The reason for this price surge is that young, well-paid techies who are attracted to the area by the coming of tech giants like Google, Facebook, and Microsoft, as well as little-known startups, favor that area as home, and being a demographic not noted for its prudence and common sense, are blowing money on housing like drunken sailors, evidently hoping to get into big bucks as their firms prosper and are bought out. We seem to recall a similar phenomenon a while back that didn’t end well. But what do we know?

Being of the pessimistic persuasion, we offer our insight and wisdom (if that’s what they are) from around 2004, when we cautioned against an

“extremist [land-use] regulatory culture that has become instrumental in bringing about . . . a market bubble for the haves and a draconian housing shortage for the have-nots.  While the use of extrapolation to predict the future is risky business, enough dark clouds are appearing on the economic horizon to justify serious concerns on that score, particularly given the huge private debt being incurred by Americans in all walks of life, which is heavily contributed to by inflated home prices.” Gideon Kanner, Making Laws ad Sausages: A Quarter-Century Retrospective on Penn Central Transportation Co. v. City of New York, 13 William & Mary Bill Rts. Jour. 679, footnote 466 and associated text (2005).

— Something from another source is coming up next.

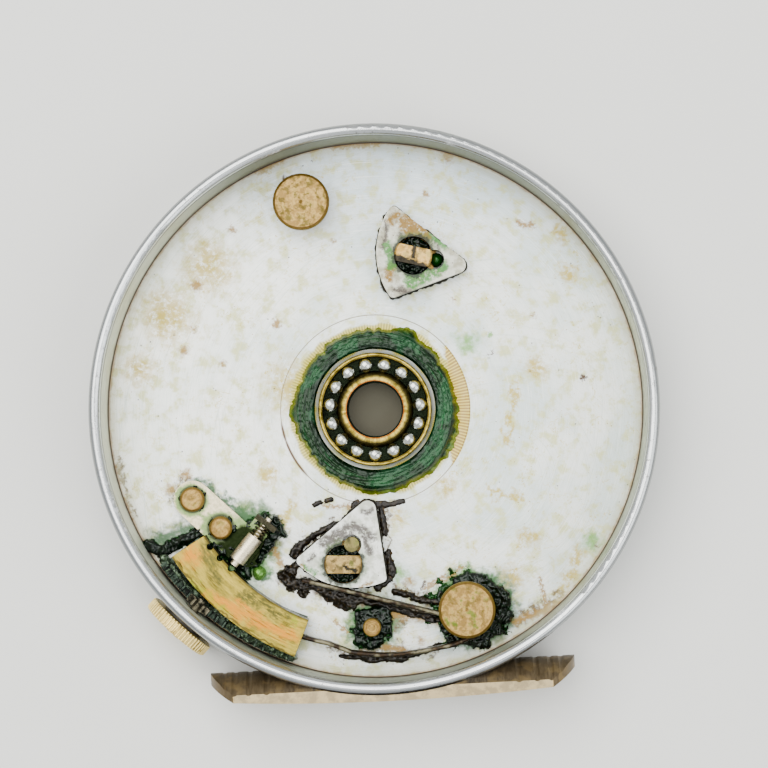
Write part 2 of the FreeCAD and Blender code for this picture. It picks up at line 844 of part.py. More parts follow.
def regulator_rack():
    strip = sector("rack_out", "rack_in", "rack_z", "slide_z", "rack_start", "slide_span")
    slot = sector("groove_r + slot_half", "groove_r - slot_half", "rack_z", "slide_z",
                  "slot_start", "slot_span")
    band = sector("rack_out", "rack_band_in", "slide_z", "rack_root_z", "rack_start", "slide_span")
    first = size("rack_start") + size("rack_pitch_angle") / 2
    teeth = [rack_tooth(first + i * size("rack_pitch_angle")) for i in range(RACK_TEETH)]
    trimmed = common(fuse(*teeth), tube("rack_out", "rack_band_in", "slide_top"))
    node("regulator_rack", cut(fuse(strip, band, trimmed), slot, *slide_rivet_set()))


# ---------------------------------------------------------------- regulator knob and shaft

def regulator_drive():
    """The knob and what turns with it, and the bush and washer that carry it in the wall."""
    angle = size("regulator_angle")

    def place(name, thing):
        node(name, along_radius(thing, angle, "regulator_z"))

    shaft_hole = cylinder("screw_r", "shaft_out - screw_in", z="screw_in")
    shaft = cut(cylinder("shaft_r", "shaft_out - shaft_in", z="shaft_in"), shaft_hole)
    place("regulator_shaft", shaft)
    core = cylinder("pinion_core_r", "pinion_len", z="pinion_in")
    leaves = []
    for i in range(PINION_LEAVES):
        leaf = box("pinion_tip_r", "pinion_leaf_t", "pinion_len")
        leaf.setExpression("Placement.Base.y", "-Dims.pinion_leaf_t / 2")
        turn = about_z(i * 360.0 / PINION_LEAVES)
        holder = group(leaf)
        leaves.append(put(holder, z="pinion_in", turn=turn))
    pinion = cut(fuse(core, *leaves), cylinder("shaft_r", "pinion_len", z="pinion_in"))
    place("regulator_pinion", pinion)
    disc = turned(
        ("0", "knob_in"),
        ("knob_r - knob_edge", "knob_in"),
        ("knob_r", "knob_in + knob_edge"),
        ("knob_r", "knob_out - knob_edge"),
        ("knob_r - knob_edge", "knob_out"),
        ("0", "knob_out"),
    )
    knurls = [
        put_polar(cylinder("knurl_r", "knob_out - knob_in"), "knob_r", i * 360.0 / KNURLS, "knob_in")
        for i in range(KNURLS)
    ]
    knob_hole = cylinder("shaft_r", "shaft_out - knob_in", z="knob_in")
    screw_hole = cylinder("screw_r", "knob_out - shaft_out", z="shaft_out")
    place("regulator_knob", cut(disc, knob_hole, screw_hole, *knurls))
    screw_head = cylinder("screw_head_r", "screw_head_t", z="knob_out")
    screw_shank = cylinder("screw_r", "knob_out - screw_in", z="screw_in")
    slot_floor = "knob_out + screw_head_t - screw_slot_d"
    slot = box("screw_head_r + screw_head_r", "screw_slot_w", "screw_slot_clear", "0 - screw_head_r",
               z=slot_floor)
    slot.setExpression("Placement.Base.y", "-Dims.screw_slot_w / 2")
    place("knob_screw", cut(fuse(screw_head, screw_shank), slot))
    bush_shank = cylinder("bush_r", "bush_seat - bush_in", z="bush_in")
    bush_flange = cylinder("bush_flange_r", "bush_out - bush_seat", z="bush_seat")
    bush_hole = cylinder("bush_hole_r", "bush_out - bush_in", z="bush_in")
    place("rim_bush", cut(fuse(bush_shank, bush_flange), bush_hole))
    place("knob_washer", tube("washer_r", "bush_hole_r", "washer_out - washer_in", z="washer_in"))


# ---------------------------------------------------------------- detent

def detent():
    """The spring plunger that clicks along the slide, and the bracket that holds it."""
    dx = size("plunger_x") - size("rivet_a_x")
    dy = size("plunger_y") - size("rivet_a_y")
    strip_turn = about_z(math.degrees(math.atan2(dy, dx)))
    length = doc.addObject("Part::Box", "strip")
    tie(length, Height="bracket_t", Width="bracket_half + bracket_half")
    reach = ["(Dims.plunger_%s - Dims.rivet_a_%s)^2" % (axis, axis) for axis in "xy"]
    length.setExpression("Length", "sqrt(%s + %s)" % tuple(reach))
    put(length, y="0 - bracket_half")
    strip = put(group(length), "rivet_a_x", "rivet_a_y", turn=strip_turn)
    near_end = cylinder("bracket_half", "bracket_t", "rivet_a_x", "rivet_a_y")
    far_end = cylinder("bracket_half", "bracket_t", "plunger_x", "plunger_y")

    def along_plunger(thing):
        """Places a thing built along +X, which is the way the nose points."""
        return put(group(thing), "plunger_x", "plunger_y", turn=about_z(size("plunger_turn")))

    def lying(radius, start, end):
        """A rod along the plunger's axis, between two distances from its middle."""
        return cylinder(radius, less(end, start), start, 0, "plunger_z", ALONG_X)

    def block(length, half_width, height, start):
        """A bar along the plunger's axis, centred on it."""
        return along_plunger(box(length, half_width + " + " + half_width, height, start, "0 - " + half_width))

    tab = block("lug_out", "lug_half_w", "bracket_t", "0 - lug_out")
    lug = block("lug_out - lug_in", "lug_half_w", "lug_top", "0 - lug_out")
    cradle = block("cradle_half_len + cradle_half_len", "cradle_half_w", "cradle_top", "0 - cradle_half_len")
    channel = along_plunger(lying("cradle_channel_r", "0 - plunger_half", "plunger_half"))
    lug_hole = along_plunger(lying("lug_hole_r", "0 - stem_in", "0 - plunger_half"))
    rivet_spots = (("rivet_a_x", "rivet_a_y", "rivet_a_r"), ("rivet_b_x", "rivet_b_y", "rivet_b_r"))
    rivet_holes = [cylinder("rivet_shank_r", "bracket_t", x, y) for x, y, _ in rivet_spots]
    plate = fuse(strip, near_end, far_end, tab, lug, cradle)
    node("detent_bracket", cut(plate, channel, lug_hole, *rivet_holes))
    rivets = []
    for x, y, head_r in rivet_spots:
        rivet = turned(
            ("0", "0 - plate_t"),
            ("rivet_shank_r", "0 - plate_t"),
            ("rivet_shank_r", "bracket_t"),
            (head_r, "bracket_t"),
            (head_r, "bracket_t + rivet_head_t - rivet_edge_drop"),
            (head_r + " - rivet_edge_in", "bracket_t + rivet_head_t"),
            ("0", "bracket_t + rivet_head_t"),
        )
        rivets.append(put(rivet, x, y))
    node("bracket_rivets", group(*rivets))
    barrel = lying("plunger_r", "0 - plunger_half", "plunger_half")
    nose = lying("nose_r", "plunger_half", "nose_out")
    stem = lying("stem_r", "0 - stem_in", "0 - plunger_half")
    node("detent_plunger", along_plunger(fuse(barrel, nose, stem)))
    detent_coil()


def detent_coil():
    """A few turns of wire between the lug and the plunger's barrel."""
    wire_r = size("coil_wire_r")
    end = -size("plunger_half") - wire_r - size("coil_gap")
    start = -size("lug_in") + wire_r + size("coil_gap")
    pitch = (end - start) / size("coil_turns")
    helix = Part.makeHelix(pitch, end - start, size("coil_r"))
    wire_start = FreeCAD.Vector(size("coil_r"), 0, 0)
    section = Part.Wire(Part.makeCircle(wire_r, wire_start, FreeCAD.Vector(0, 1, 0)))
    coil = doc.addObject("Part::Feature", "coil")
    coil.Shape = Part.Wire(helix).makePipeShell([section], True, True)
    turn = about_z(size("plunger_turn"))
    shift = turn.multVec(FreeCAD.Vector(start, 0, 0))
    middle = FreeCAD.Vector(size("plunger_x"), size("plunger_y"), size("plunger_z"))
    coil.Placement = FreeCAD.Placement(middle + shift, turn.multiply(ALONG_X))
    node("detent_spring", coil)


# ---------------------------------------------------------------- foot

def foot():
    """An arched saddle: convex above, hollowed to the rod below, nested against the wall."""
    arch = put(
        doc.addObject("Part::Cylinder", "arch"), "foot_x - foot_half_len", "foot_arch_y", "foot_z", ALONG_X
    )
    tie(arch, Radius="foot_arch_r", Height="foot_half_len + foot_half_len")
    straight = "foot_half_len - foot_end_r"
    plan = [
        box(straight + " + " + straight, "foot_blank_rise", "foot_half_w + foot_half_w",
            less("foot_x", straight), "0 - foot_blank_low", "foot_z - foot_half_w")
    ]
    upright = FreeCAD.Rotation(FreeCAD.Vector(1, 0, 0), -90)
    for side in ("+", "-"):
        end = cylinder("foot_end_r", "foot_blank_rise", "foot_x", "0 - foot_blank_low", "foot_z", upright)
        text = "Dims.foot_x %s (Dims.foot_half_len - Dims.foot_end_r)" % side
        end.setExpression("Placement.Base.x", text)
        plan.append(end)
    width = box("foot_half_len + foot_half_len", "foot_blank_rise", "foot_half_w + foot_half_w",
                "foot_x - foot_half_len", "0 - foot_blank_low", "foot_z - foot_half_w")
    grooves = [
        torus("foot_arch_r + rib_groove_r - rib_groove_depth", "rib_groove_r",
              "foot_x " + side + " " + str(place), "foot_arch_y", "foot_z", ALONG_X)
        for side in ("+", "-")
        for place in RIB_GROOVES
    ]
    wall = cylinder("rim_r", "wall_mask_rise", z="0 - wall_mask_low")
    saddle = common(arch, fuse(*plan), width)
    hollowed = cut(cut(saddle, rod_seat()), wall)
    node("foot", cut(hollowed, *grooves, *foot_rivet_holes()))
    rivet_length = less("foot_rivet_out", "foot_rivet_in")
    rivets = [
        along_radius(lifted(cylinder("foot_rivet_r", rivet_length), "foot_rivet_in"), a, z)
        for a, z in foot_rivet_places()
    ]
    node("foot_rivets", cut(group(*rivets), rod_seat()))


# ---------------------------------------------------------------- build and save

back_frame()
bearing()
spring_post("spring_post", "post_x", "post_y", 0)
spring_post("spare_spring_post", "spare_post_x", "spare_post_y", size("spare_post_turn"))
working_stud = pawl_stud("pawl_x", "pawl_y", size("stud_turn"))
pin_way = put_limit_pin(cylinder("limit_pin_r", "stud_shoulder_top"), "0")
node("pawl_stud", cut(working_stud, pin_way))
node("spare_pawl_stud", pawl_stud("spare_pawl_x", "spare_pawl_y", size("spare_stud_turn")))
pins()
pawl("check_pawl", "pawl_x", "pawl_y", size("pawl_turn"), "working_pierce")
pawl("spare_pawl", "spare_pawl_x", "spare_pawl_y", size("spare_pawl_turn"), "spare_pierce")
check_spring()
regulator_slide()
regulator_rack()
regulator_drive()
detent()
foot()
doc.recompute()

for thing in doc.Objects:
    if "Invalid" in thing.State or "Error" in thing.State:
        raise RuntimeError("%s is %s" % (thing.Label, thing.State))
for thing in nodes:
    if thing.Shape.isNull() or not thing.Shape.isValid() or not thing.Shape.Solids:
        raise RuntimeError("%s has no valid solid" % thing.Label)

os.makedirs("parts", exist_ok=True)
for thing in nodes:
    thing.Shape.exportStep("parts/%s.step" % thing.Label)
    print("%-22s %2d solid(s) %10.2f mm3" % (thing.Label, len(thing.Shape.Solids), thing.Shape.Volume))
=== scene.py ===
"""A worn fly reel frame lying on its back, seen straight down into the open cup.

Sizes in this file are millimetres in the row's frame until a mesh is made, which is in metres.
"""

import math

import bpy
from mathutils import Matrix, Vector, noise


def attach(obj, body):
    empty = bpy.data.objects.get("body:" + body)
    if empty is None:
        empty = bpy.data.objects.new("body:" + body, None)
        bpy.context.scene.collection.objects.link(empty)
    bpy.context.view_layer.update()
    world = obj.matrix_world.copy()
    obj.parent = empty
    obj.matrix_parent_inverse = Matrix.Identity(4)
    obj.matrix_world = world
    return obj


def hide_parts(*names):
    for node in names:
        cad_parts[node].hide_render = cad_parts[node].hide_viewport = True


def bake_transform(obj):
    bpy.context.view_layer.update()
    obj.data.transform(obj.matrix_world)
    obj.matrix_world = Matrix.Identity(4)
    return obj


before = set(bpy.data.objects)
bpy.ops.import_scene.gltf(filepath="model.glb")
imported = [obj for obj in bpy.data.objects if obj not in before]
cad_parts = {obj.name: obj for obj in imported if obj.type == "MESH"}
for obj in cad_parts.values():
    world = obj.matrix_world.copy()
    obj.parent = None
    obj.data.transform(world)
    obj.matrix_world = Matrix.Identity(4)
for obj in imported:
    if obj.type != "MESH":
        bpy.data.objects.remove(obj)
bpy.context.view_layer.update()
MM = 0.001
BOSS_R = 14
BOSS_TOP = 1.2
SPRING_POST = (14.7, -36.9)
SPARE_POST = (-11.3, 38)
STOP_PIN = (-2.55, -39.3)
OUTER_RIVET = (-34, -14.6)
INNER_RIVET = (-29.1, -20)
PAWL_STUD = (-7.14, -27.66)
SPARE_STUD = (8.39, 27.38)
SLIDE_CENTRE = (2.02, -1.63)
FOOT_MIDDLE_X = 0.8
PAPER_Z = -2.05
SHADE_Z = -2.03
RICHER = 1.45
DEEPER = 1.15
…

In the meantime, as the young, exuberant techies are enjoying life in their modest million-dollar digs, lots of other middle-class Californians are packing their bags, cashing out on their again/still overpriced homes, and continuing to split out of the Golden State. So to borrow the line of Gretchen Morgenson, our favorite N.Y. Times financial reporter, when the doo-doo hits the fan, as it has in 2008 and as it inevitably will again at this rate , “it won’t be pretty.”